AI is changing workers' lives in many ways.
It's already used for tracking drivers in apps such as Uber and Deliveroo, in helping robots work alongside people on factory lines, and in managing patients' medical data for doctors and nurses.
The EU Parliament has added a potential ban on risky AI emotional-recognition systems, which can warp the employer-employee relationship — but that's as far as progress on employment issues goes.
"We need a specific directive on labour relations because there are many question marks that are not clarified in the AI law because that was not its [original] purpose," said Aída Ponce, a senior researcher at the European Trade Union Institute (ETUI) in Brussels.
"Specific provisions are needed to set a clear and concrete limit to the use of AI systems in industrial relations, up to the point of monitoring," she said.
The ETUI's sister organisation, the European Trade Union Confederation (ETUC) in Brussels, has also said a separate AI-workers directive will be needed.
And it specifically criticised as a "major loophole" that only AI applications categorised as high-risk are regulated.
According to article six of the EU Parliament's position, they can only be restricted in the workplace if they pose a "significant" risk.
But while "[AI] providers will generally state that their applications may pose risks to workers, [they] will classify them as non-significant," ETUC warned.
"This additional burden on workers is unacceptable and leaves their safety and rights open to abuse," it said.
In the EU Commission's original AI Act proposal, providers will have to assess the potential risk of their own technologies before launching them on the market.
Depending on the level of risk, EU regulators would then impose restrictions, including up to bans for the most dangerous products, such as AI social-scoring — classifying people according to personal characteristics and social interactions.
For IndustriALL, a global union representing 50 million workers, AI systems should be classified as high-risk whenever they use workers' personal data.
IndustriALL also says decisions made by AI must be legally "traceable" and "reversible".
AI facts on the ground
But amid the unions' alarm, market developments are, in any case, galloping ahead of the EU legislative process.
AI systems are already replacing workers — even in the EU institutions.

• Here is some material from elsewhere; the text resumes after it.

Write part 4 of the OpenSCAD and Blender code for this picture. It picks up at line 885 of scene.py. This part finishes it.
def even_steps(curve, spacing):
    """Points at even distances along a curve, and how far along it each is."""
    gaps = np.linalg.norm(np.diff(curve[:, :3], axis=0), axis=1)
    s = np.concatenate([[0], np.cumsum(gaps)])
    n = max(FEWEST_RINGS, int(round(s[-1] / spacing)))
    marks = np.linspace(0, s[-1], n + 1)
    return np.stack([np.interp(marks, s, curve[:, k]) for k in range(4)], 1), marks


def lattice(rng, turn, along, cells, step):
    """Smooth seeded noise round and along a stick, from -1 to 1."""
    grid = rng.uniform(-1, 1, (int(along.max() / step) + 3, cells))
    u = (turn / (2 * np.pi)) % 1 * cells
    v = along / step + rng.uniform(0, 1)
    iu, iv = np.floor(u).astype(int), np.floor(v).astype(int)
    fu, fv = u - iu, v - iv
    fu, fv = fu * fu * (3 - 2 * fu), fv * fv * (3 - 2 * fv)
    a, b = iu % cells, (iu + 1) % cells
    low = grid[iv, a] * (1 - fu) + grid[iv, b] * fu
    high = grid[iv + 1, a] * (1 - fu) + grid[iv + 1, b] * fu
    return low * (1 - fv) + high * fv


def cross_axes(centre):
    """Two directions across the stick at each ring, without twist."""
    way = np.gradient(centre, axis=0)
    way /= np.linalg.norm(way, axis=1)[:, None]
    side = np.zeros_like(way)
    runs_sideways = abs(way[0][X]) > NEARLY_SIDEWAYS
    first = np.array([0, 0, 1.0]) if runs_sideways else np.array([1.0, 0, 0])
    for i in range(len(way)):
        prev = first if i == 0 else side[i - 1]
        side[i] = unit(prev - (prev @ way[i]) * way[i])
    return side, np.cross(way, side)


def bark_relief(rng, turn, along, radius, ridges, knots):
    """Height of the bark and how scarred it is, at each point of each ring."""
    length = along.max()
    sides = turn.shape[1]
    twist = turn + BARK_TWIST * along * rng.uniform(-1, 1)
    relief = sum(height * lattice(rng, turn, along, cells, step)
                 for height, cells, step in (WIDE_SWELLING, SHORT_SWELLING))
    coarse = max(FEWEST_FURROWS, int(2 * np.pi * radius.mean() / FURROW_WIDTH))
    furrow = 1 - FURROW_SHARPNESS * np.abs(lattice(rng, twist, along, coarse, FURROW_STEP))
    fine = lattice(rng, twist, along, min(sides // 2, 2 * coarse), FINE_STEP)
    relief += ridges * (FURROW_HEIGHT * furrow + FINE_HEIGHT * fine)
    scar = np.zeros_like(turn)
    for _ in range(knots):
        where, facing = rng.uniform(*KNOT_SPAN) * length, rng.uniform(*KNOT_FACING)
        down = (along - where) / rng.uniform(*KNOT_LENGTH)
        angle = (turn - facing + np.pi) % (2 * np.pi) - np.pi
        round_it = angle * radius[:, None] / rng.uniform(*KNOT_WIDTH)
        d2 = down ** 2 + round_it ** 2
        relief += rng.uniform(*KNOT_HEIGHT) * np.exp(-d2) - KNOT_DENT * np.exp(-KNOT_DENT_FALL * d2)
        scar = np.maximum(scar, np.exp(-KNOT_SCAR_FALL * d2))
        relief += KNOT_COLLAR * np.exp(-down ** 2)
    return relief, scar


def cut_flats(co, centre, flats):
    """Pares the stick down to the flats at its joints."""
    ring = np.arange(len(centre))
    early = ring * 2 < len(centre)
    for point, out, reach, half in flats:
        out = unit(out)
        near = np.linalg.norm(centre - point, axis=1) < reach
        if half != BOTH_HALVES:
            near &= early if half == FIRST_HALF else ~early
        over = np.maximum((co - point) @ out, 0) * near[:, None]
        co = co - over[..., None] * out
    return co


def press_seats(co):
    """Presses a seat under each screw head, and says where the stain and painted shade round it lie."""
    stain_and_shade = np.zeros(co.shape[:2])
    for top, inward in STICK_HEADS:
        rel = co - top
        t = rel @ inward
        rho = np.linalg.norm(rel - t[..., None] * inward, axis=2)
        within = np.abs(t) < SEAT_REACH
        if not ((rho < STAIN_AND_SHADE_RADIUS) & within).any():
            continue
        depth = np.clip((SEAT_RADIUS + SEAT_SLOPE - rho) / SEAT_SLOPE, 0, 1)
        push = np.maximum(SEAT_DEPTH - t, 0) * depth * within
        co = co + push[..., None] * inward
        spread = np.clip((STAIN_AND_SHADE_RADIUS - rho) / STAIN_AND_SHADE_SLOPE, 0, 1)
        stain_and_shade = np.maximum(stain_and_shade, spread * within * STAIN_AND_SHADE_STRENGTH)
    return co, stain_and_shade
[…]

Over 40 percent of administrative and legal services could soon be automated, according to US-based investment bank Goldman Sachs.
The use of AI in the workplace increased by almost 30 percent between 2018 and 2023, according to a survey by US management-consultancy firm Boston Consulting Group.
Almost a third of respondents said they were worried about being replaced.
The EU Commission's main response on workers' risks so far has been: more skills, with EU press material fond of buzzwords such as "upskilling", "reskilling", and "digital skills".
But for the ETUI's Ponce, that's missing the point on the potential damage that bad AI can do to people's working lives.
"The focus on the skills policy needed to counter the use of AI is misleading," she said.
"The approach needs to be completely reframed," Ponce said.